Air resistance is a function of velocity. It will have a force F(air) = K * v where K is some constant that will depend on the rocket shape and size.

eg. a skydiver will fall with acceleration g, but from this is subtracted the effect of air resistance. A way to figure it is to wait until he stops accelerating. At this point, he has reached terminal velocity - in effect simply continuing to move in a state of uniform motion, because the gravity force m*g exactly equals the air resistance force K*v

Note that the acceleration of things rising and falling, affected by gravity is the same, no matter what the mass.

Not so for the acceleration component introduced by air resistance, or air pressure shoves, or rocket motors, or anything else whatever. In those cases, the mass is fundamental to how fast they get moving.

That is why I think the air resistance is neglected in this experiment - unless you noticed the rocket reach a steady speed while falling.

8. Oct 1, 2008

GTrax

BTW - you cannot subtract a weight from a velocity. A weight is m*g force. A velocity is distance per second. You can add and subtract FORCES. You can add and subtract accelerations, remembering that you need the mass to figure an acceleration from a force. In these calculations, it need not appear.

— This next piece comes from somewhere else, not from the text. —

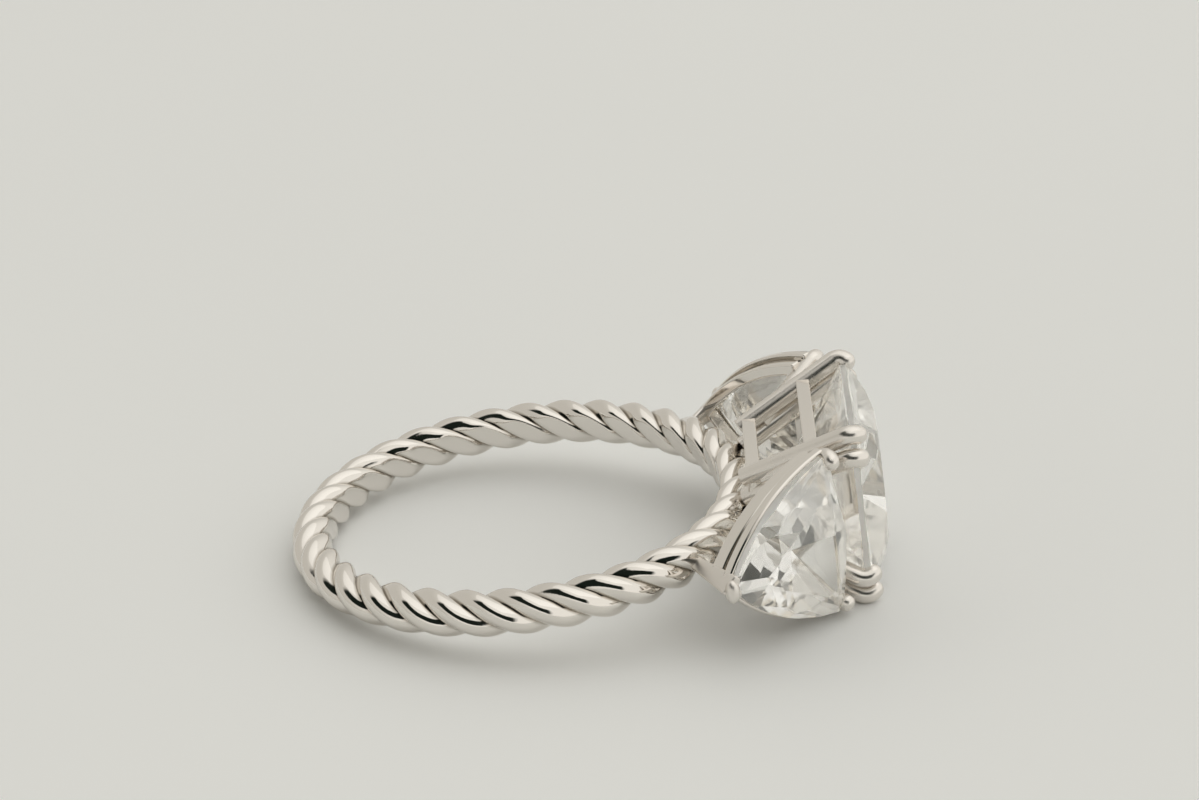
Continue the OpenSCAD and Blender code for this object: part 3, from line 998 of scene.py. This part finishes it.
beads = bmesh.new()
for s in (-1, 1):
    for end in (-1, 1):
        foot = claw_foot(s, end, 0).lerp(claw_girdle(s, end, 0), BEAD_FOOT_SHARE)
        girdle = side_point(s, -BEAD_R * 0.5, end * (SIDE_L / 2 - BEAD_R * 0.8), BEAD_LIFT - BEAD_R)
        inward = side_point(s, SIDE_MID, 0, 0) - side_point(s, 0, end * SIDE_L / 2, 0)
        add_claw(beads, foot, girdle, inward, BEAD_R, BEAD_BEND)
bmesh.ops.recalc_face_normals(beads, faces=beads.faces)
beads = with_seats(beads, [side_gem(-1, SEAT_GAP), side_gem(1, SEAT_GAP)])
finish_piece(beads, "bead_claws", "ring_mount", [claw_gold], SMOOTH_UNDER)

# %% [markdown]
# ## Pointed claws
#
# The stone's point is held by a claw folded from two flat wings with a ridge between them, which widen on
# their way from the rope. A small rounded cap sits over the tip. The wings are one section, pulled out from
# the rope and scaled up at its far end.

# %% Two pointed claws
WING_OVER = 0.15
WING_FOOT_R = ROPE_R + GROOVE_R * 0.75
WING_LEAN = radians(14)
WING_TAPER = 0.6
CAP_R, CAP_STRETCH = CLAW_R * 0.76, 1.6
CAP_OUT, CAP_UP = CAP_R * 0.4, CAP_R * 0.75
WING_SOFT = 0.09


def pointed_claw(s):
    """The folded wings and the cap of one side, in place."""
    tip = side_point(s, SIDE_REACH, 0, 0)
    heading = atan2(tip.y, tip.x) + s * WING_LEAN
    along, aside = tip.length * cos(WING_LEAN), tip.length * sin(WING_LEAN)
    run = along - sqrt(WING_FOOT_R ** 2 - aside ** 2)
    back = Vector((SIDE_REACH, SIDE_L / 2 + 2 * SIDE_BOW)).normalized()
    down, rise = WING_L * back.x, WING_L * back.y
    half = WING_T * 0.5
    section = [(0, WING_T), (rise, WING_T - down), (rise - half, half - down),
               (0, WING_T * 0.8 - down), (half - rise, half - down), (-rise, WING_T - down)]
    bm = bmesh.new()
    foot = [bm.verts.new((a * WING_TAPER, s * b * WING_TAPER, -run)) for a, b in section]
    bm.faces.new(foot)
    pull_up(bm, bm.faces[:], run + WING_OVER)
    bmesh.ops.scale(bm, vec=(1 / WING_TAPER, 1 / WING_TAPER, 1),
                    verts=[v for v in bm.verts if v.co.z > -run])
    bmesh.ops.recalc_face_normals(bm, faces=bm.faces)
    soften(bm, WING_SOFT)
    turn = Matrix.Translation(tip) @ Matrix.Rotation(heading, 4, "Z") @ Matrix.Rotation(pi / 2, 4, "Y")
    bmesh.ops.transform(bm, matrix=turn, verts=bm.verts)
    cap = bmesh.new()
    bmesh.ops.create_uvsphere(cap, u_segments=32, v_segments=20, radius=CAP_R)
    bmesh.ops.scale(cap, vec=(1, 1, CAP_STRETCH), verts=cap.verts)
    bmesh.ops.translate(cap, vec=side_point(s, SIDE_REACH + CAP_OUT, 0, CAP_UP), verts=cap.verts)
    both = joined([bm, cap])
    bmesh.ops.recalc_face_normals(both, faces=both.faces)
    return both


for s, word in ((-1, "right"), (1, "left")):
    claw = with_seats(pointed_claw(s), [side_gem(s, SEAT_GAP)])
    finish_piece(claw, "pointed_claw_" + word, "ring_mount", [tip_gold],
                 SMOOTH_UNDER)

# %% [markdown]
# ## Colours of the picture
#
# The plain display transform keeps the table's colour as it was mixed.

# %% Display
bpy.context.scene.view_settings.view_transform = "Standard"
print("display transform:", bpy.context.scene.view_settings.view_transform)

How long did it take to get up there?

9. Oct 7, 2009

jodyhannah

in the equation above, what does the "T" stand for? i get everything else, but not that one part...

10. Oct 8, 2009

GTrax

Hi jodyhannah. This is a very old thread from 2008. Anyways, t normally represents time when used in equations of motion. Clearly, in the equations above, a capital T was inadvertently typed in the equation distance = u*t + (1/2)*a*(T^2). In that equation, the T needs to be lower case. Very sorry about that. I hope you are OK with the equation now.